▸ Exercise task
Only the lines between the line with "bpy.data.objects.remove(obj)" and the line with "for body, members", together with those two lines themselves, are to be copied exactly.

▸ Information shown
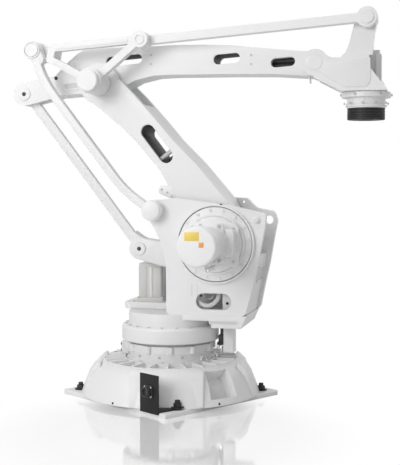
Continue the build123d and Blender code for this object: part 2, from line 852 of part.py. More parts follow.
with BuildPart() as parallel_rod_pin:
    shaft(upper_rear, crank_pin_radius, tail_half + seat_gap, -(tail_half + seat_gap))
    shaft(upper_rear, crank_pin_head, tail_half + seat_gap + crank_head_thickness, tail_half + seat_gap)
    shaft(upper_rear, crank_pin_head, -(tail_half + seat_gap), -(tail_half + seat_gap + crank_head_thickness))
save(parallel_rod_pin, "parallel_rod_pin")

# Upper link rod: a straight bar from the link to the tilt housing
rod_c_width = 42.0
rod_c_rear_eye = 38.0
rod_c_front_eye = 46.0

with BuildPart() as upper_link_rod:
    with BuildSketch(side(-rod_c_inner)):
        disc(link_top, rod_c_rear_eye)
        disc(tilt_top, rod_c_front_eye)
    extrude(amount=rod_c_thickness)
    with BuildSketch(along(link_top, rest_rise, -rod_c_inner)):
        with Locations((upper_arm_length / 2, 0)):
            Rectangle(upper_arm_length, rod_c_width)
    extrude(amount=rod_c_thickness)
    bore(link_top, pin_radius + pivot_gap, rod_c_outer, rod_c_inner)
    bore(tilt_top, pin_radius + open_pivot_gap, rod_c_outer, rod_c_inner)
save(upper_link_rod, "upper_link_rod")

# Tilt housing: two cheeks round the upper arm's end, a front body and a neck for the upper rod
tilt_cheek_radius = 60.0
tilt_cheek = tilt_half - upper_arm_half - swing_gap
tilt_low = 128.0
tilt_floor = 40.0
neck_far = 66.0
cheek_shares = [
    (0.0, 0.47), (0.336, 0.156), (0.51, 0.156), (1.09, 0.234), (1.08, -0.156), (1.464, -1.0),
    (0.51, -1.0), (0.0, -0.547), (-0.273, 0.0),
]
front_shares = [
    (0.336, 0.156), (0.518, 0.156), (0.518, -0.688), (1.364, -0.688), (1.445, -1.0), (0.51, -1.0),
    (0.336, -0.781),
]
neck_shares = [
    (0.51, 0.096), (0.627, 0.234), (0.70, 0.467), (0.80, 0.955), (1.252, 1.0), (1.19, 0.637),
    (1.155, 0.149),
]

with BuildPart() as tilt_housing:
    for inner in (-tilt_half, tilt_half - tilt_cheek):
        with BuildSketch(side(inner + tilt_cheek)):
            with BuildLine():
                Polyline(*placed(wrist, cheek_shares, wrist_offset, tilt_low), close=True)
            make_face()
            disc(wrist, tilt_cheek_radius)
        extrude(amount=tilt_cheek)
    with BuildSketch(side(tilt_half)):
        with BuildLine():
            Polyline(*placed(wrist, front_shares, wrist_offset, tilt_low), close=True)
        make_face()
    extrude(amount=2 * tilt_half)
    with BuildSketch(side(-neck_far)):
        with BuildLine():
            Polyline(*placed(wrist, neck_shares, wrist_offset, link_front_rise), close=True)
        make_face()
        disc(tilt_top, rod_c_front_eye)
    extrude(amount=tilt_half - neck_far)
    bore(wrist, wrist_pin_radius + seat_gap, tilt_half, -tilt_half)
    shaft(tilt_top, pin_radius, rod_c_outer + eye_play, tilt_half)
    shaft(tilt_top, pin_head, rod_c_outer + eye_play + pin_head_thickness, rod_c_outer + eye_play)
save(tilt_housing, "tilt_housing")

with BuildPart() as wrist_pin:
    shaft(wrist, wrist_pin_radius, tilt_half + seat_gap, -(tilt_half + seat_gap))
    shaft(wrist, wrist_pin_head, tilt_half + seat_gap + wrist_pin_head_thickness, tilt_half + seat_gap)
save(wrist_pin, "wrist_pin")

# Wrist gearbox, its motor and the tool flange
wrist_collar_radius = 112.0
wrist_collar_thickness = 26.0
wrist_drum_radius = 87.0
wrist_drum_drop = 202.0
wrist_motor_radius = 52.0
wrist_motor_height = 150.0
wrist_motor_forward = 236.0
wrist_motor_side = 14.0
flange_radius = 84.0
flange_bore = 31.5
flange_bolt_circle = 125.0
flange_bolt_hole = 5.0
flange_bolt_depth = 16.0
flange_bolts = 6

tilt_bottom = wrist[1] - tilt_low
drum_low = wrist[1] - wrist_drum_drop
with BuildPart() as wrist_gearbox:
    with BuildSketch(level(tilt_bottom - wrist_collar_thickness)):
        with Locations((tool_x, 0)):
            Circle(wrist_collar_radius)
    extrude(amount=wrist_collar_thickness)
    with BuildSketch(level(drum_low)):
        with Locations((tool_x, 0)):
            Circle(wrist_drum_radius)
    extrude(amount=tilt_bottom - drum_low)
save(wrist_gearbox, "wrist_gearbox")

with BuildPart() as wrist_motor:
    with BuildSketch(level(tilt_bottom + tilt_floor)):
        with Locations((wrist[0] + wrist_motor_forward, wrist_motor_side)):
            Circle(wrist_motor_radius)
    extrude(amount=wrist_motor_height)
save(wrist_motor, "wrist_motor")

with BuildPart() as tool_flange:
    with BuildSketch(level(flange_face)):
        with Locations((tool_x, 0)):
            Circle(flange_radius)
    extrude(amount=drum_low - seat_gap - flange_face)
    with BuildSketch(level(flange_face - cut_overrun)):
        with Locations((tool_x, 0)):
            Circle(flange_bore)
    extrude(amount=flange_bolt_depth + cut_overrun, mode=Mode.SUBTRACT)
    with BuildSketch(level(flange_face - cut_overrun)):
        with Locations((tool_x, 0)):
            with PolarLocations(flange_bolt_circle / 2, flange_bolts):
                Circle(flange_bolt_hole)
    extrude(amount=flange_bolt_depth + cut_overrun, mode=Mode.SUBTRACT)
save(tool_flange, "tool_flange")
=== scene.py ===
import json
import logging
import math
from dataclasses import dataclass, field
from enum import Enum
from typing import ClassVar

import bmesh
import bpy
from mathutils import Matrix, Vector

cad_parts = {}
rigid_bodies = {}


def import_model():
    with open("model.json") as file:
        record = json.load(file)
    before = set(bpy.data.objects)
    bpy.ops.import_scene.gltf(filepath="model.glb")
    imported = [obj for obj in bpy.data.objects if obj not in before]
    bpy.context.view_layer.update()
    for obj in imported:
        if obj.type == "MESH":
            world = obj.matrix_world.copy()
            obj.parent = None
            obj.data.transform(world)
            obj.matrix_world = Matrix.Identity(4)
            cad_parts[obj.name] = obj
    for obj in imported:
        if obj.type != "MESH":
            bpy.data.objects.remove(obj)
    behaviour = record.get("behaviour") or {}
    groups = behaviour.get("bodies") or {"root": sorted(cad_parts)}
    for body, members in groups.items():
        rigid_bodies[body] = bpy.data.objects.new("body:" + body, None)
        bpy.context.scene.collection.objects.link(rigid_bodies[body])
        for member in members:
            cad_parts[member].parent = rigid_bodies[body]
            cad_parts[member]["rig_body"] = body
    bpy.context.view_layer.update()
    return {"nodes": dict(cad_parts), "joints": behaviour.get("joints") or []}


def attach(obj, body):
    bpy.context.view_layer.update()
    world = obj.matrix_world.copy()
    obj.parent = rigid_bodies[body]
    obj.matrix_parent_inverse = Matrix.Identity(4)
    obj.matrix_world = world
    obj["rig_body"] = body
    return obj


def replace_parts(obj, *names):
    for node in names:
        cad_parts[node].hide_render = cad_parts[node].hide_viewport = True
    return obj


# Looks of the palletizing arm: castings with rounded edges, fasteners, hoses, motors and paint.
# Everything is in metres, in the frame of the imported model: X forward, Y away from the camera, Z up.

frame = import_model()

NEAR = Vector((0.0, -1.0, 0.0))
FAR = Vector((0.0, 1.0, 0.0))
UP = Vector((0.0, 0.0, 1.0))
STAND_UP = Matrix.Rotation(math.pi / 2.0, 4, "X")
SHARP_ANGLE = math.radians(32.0)
WELD = 1e-6
SIDES = (("near", NEAR), ("far", FAR))
WHITE = (1.0, 1.0, 1.0, 1.0)
BASE_TURN = -33.0
PLATE_TOP = 0.022
WALL_FACE = 0.172
PLATFORM_TOP = 0.444
ARM_LEAN = math.radians(127.68)
ARM_RISE = math.radians(4.04)
UPPER_SLOTS = ((0.118, 0.1032, 0.174, 0.026), (0.60, 0.0619, 0.123, 0.027))
REPLACED = (
    "turning_motor", "wrist_motor", "base_plate", "base_casting", "near_wall", "frame_skirt", "crank",
    "near_gear_cover", "far_gear_cover", "near_motor_adapter", "far_motor_adapter", "near_motor", "far_motor",
    "near_motor_cap", "far_motor_cap", "lower_link_rod", "connector_bracket", "connector_socket",
)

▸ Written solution
            bpy.data.objects.remove(obj)
    behaviour = record.get("behaviour") or {}
    groups = behaviour.get("bodies") or {"root": sorted(cad_parts)}
    for body, members in groups.items():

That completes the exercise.